A preset takes up CPU cycles (CPU is used here as a synonym to DSP). The amount depends on the number of blocks, effect settings, controllers, overhead and more. You can check the current CPU usage percentage on the hardware and in the software editor.

Due to the power of the different processors in the hardware, the Axe-Fx II has more CPU available in presets than the AX8 and FX8, while the Axe-Fx III has much more CPU available than the Axe-Fx II and the FM3.

Bypassing a block on the grid does NOT lower CPU usage. Switching a block between X/Y or changing channels may affect CPU usage, depending on the parameter values. Removing a block will decrease CPU usage.

There's a reason for the CPU ceiling and the way it works. Explanation

Even an empty preset uses CPU, depending on things such as the input noise gate settings and overhead.

“CPU usage number represents the amount of CPU dedicated to audio processing in real-time. We chose to display the actual limitation, rather than scale the number.” source

CPU usage is also covered in the Owners Manuals.

"Also on II the CPU usage increases when you play whereas on the III it more or less stays constant." source

What happens when the CPU limit is approached

At about 90% (FM3: 100%), you'll approach the CPU limit of your processor. You may notice the GUI becoming very slow at that point, while that audio is still okay. That's because the audio signal gets the highest priority, above the GUI refresh rate.

When a preset requires too much CPU, audio starts too crackle and a warning message may appear. The GUI may prevent you from adding blocks at this point.

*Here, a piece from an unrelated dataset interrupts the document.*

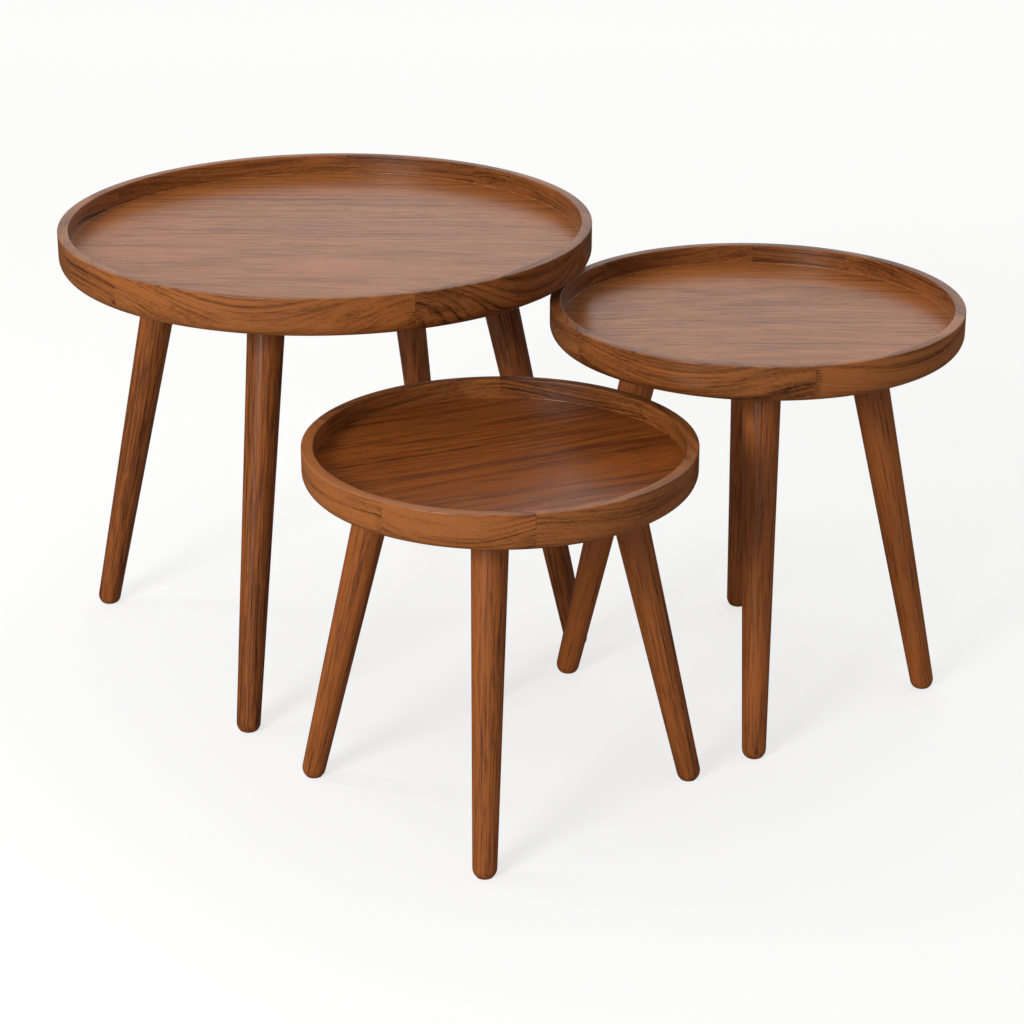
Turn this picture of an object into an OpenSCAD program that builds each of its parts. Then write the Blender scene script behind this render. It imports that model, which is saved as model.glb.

“The audio processing is the highest priority thread. When there is time left the GUI thread is run. If CPU usage is high there simply isn't enough time to run the GUI at the normal refresh rate so the thread reduces the refresh rate.”
“The CPU simply monitors the time between frame interrupts and if it predicts it doesn't have enough cycles left to process the next effect in the grid it aborts and flashes a warning." source
"Audio processing is the highest priority. Once you exceed 90% that remaining CPU is divided up between the display, expression pedals, MIDI, etc., etc. Something has to give." source
"The audio will always switch quickly. The display may take a while to switch since the audio processing takes priority. If CPU usage is high the display will take a little while to update." source
"The LCD is low priority. If CPU usage is high then the screen refresh rate drops because priority is given to the audio threads." source
”The FM3's CPU utilization meters are normalized so that 100% represents the amount of the CPU that can be allocated to audio processing. So you can go right up to 100%. However, if you ever cross 100% things will get shut off without your consent so you still need to be careful.” source

CPU management in FM3

"(subject to change) We dedicate a core to the Amp and to Reverbs." source
"You won't have to use spring reverbs to save CPU since the core can run the Amp and 1 reverb, and all the other blocks are on the other core." source
”The FM3's CPU utilization meters are normalized so that 100% represents the amount of the CPU that can be allocated to audio processing. So you can go right up to 100%. However, if you ever cross 100% things will get shut off without your consent so you still need to be careful.” source
"FM3 CPU is normalized so it's tricky to get an apples to apples meter comparison with A3 for that reason among others." source

CPU management in FX8 and AX8

AX8.jpg FX8-mk2-top.jpg

The AX8 and FX8 allow you to put blocks into the grid that will push utilization above 88% (when not playing). When taking overhead into account, the real CPU ceiling is 90% (sustained).

When CPU usage gets above 90%, the FX8 and AX8 will automatically disable blocks. The firmware will look for effects which are the biggest offenders, starting with the last edited one. If disabling the last edited one does not reduce the load enough, big offenders are next. Usually the Reverb block (especially when set to High Quality) is the first to go. Switching Reverb to Normal Quality may help to regain CPU power.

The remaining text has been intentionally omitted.